Dans une petite ville du Montana, les habitants tentent de vivre – survivre serait le terme le plus adéquat – dans un environnement aussi somptueux qu’hostile. Même l’installation d’un camp paramilitaire, nouvelle source de revenus, ne suscite guère qu’une curiosité quelque peu apathique. Hickney, employé à ramasser sur les routes les cadavres d’animaux heurtés par des véhicules, profite lui aussi de cette nouvelle manne mais pressent néanmoins une menace sourde et impalpable, d’autant que de curieux évènements, dont la découverte d’un cadavre humain, commencent à bouleverser sa vie.
Les paysages enneigés peinent à adoucir la noirceur de ce roman. Avec une tension croissante, l’auteur, originaire de cette région, dévoile magistralement la dureté d’un milieu qui ne cesse de rejaillir sur les existences des habitants. Ceux-ci tentent, comme le héros, de rester debout, confiant parfois furtivement à Dieu leurs misères… et la vie reprendra son cours malgré le déchaînement final.

Anne-Françoise Thès

SUR LA DALLE
FRED VARGAS

Flammarion, 2023, 510 pages, 23 €

À Louviec, charmant et tranquille petit village de Bretagne (proche de Combourg), qui héberge le descendant et sosie de Chateaubriand, se produisent de curieux assassinats, toujours selon le même procédé.
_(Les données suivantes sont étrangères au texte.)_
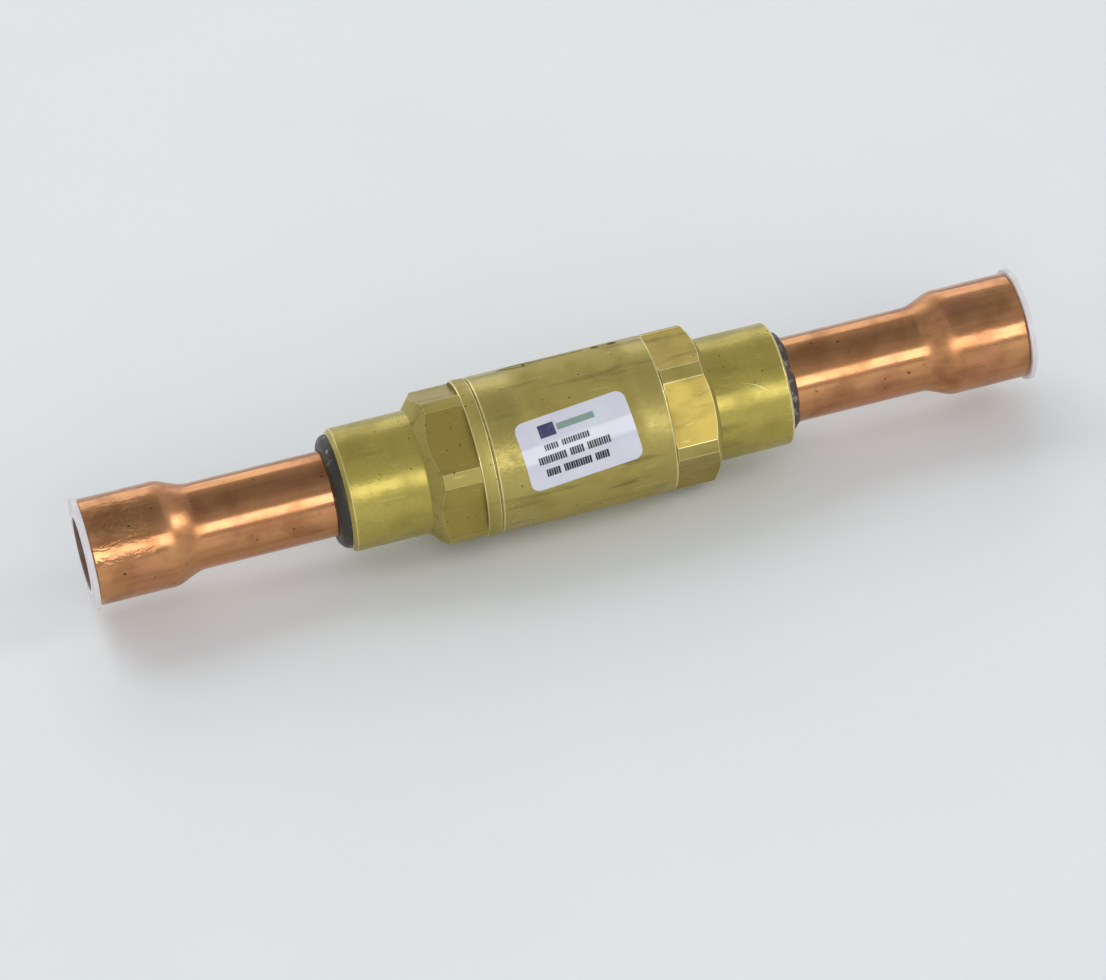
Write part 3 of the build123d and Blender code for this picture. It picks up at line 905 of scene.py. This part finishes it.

Le commissaire Adamsberg est envoyé sur place pour résoudre l’affaire qui se complique du fait d’un nouvel assassinat, a priori selon le même mode opératoire, mais qui s’avère une imitation ! Un excellent polar qui se lit agréablement : Fred Vargas sait donner de l’épaisseur à ses personnages et elle nous brosse ici toute une galerie de portraits sympathiques, notamment Johan, qui tient le restaurant du village, ou le fameux Chateaubriand qui fuit la notoriété de son nom. La personnalité d’Adamsberg n’est pas le moindre intérêt de ces enquêtes bien écrites.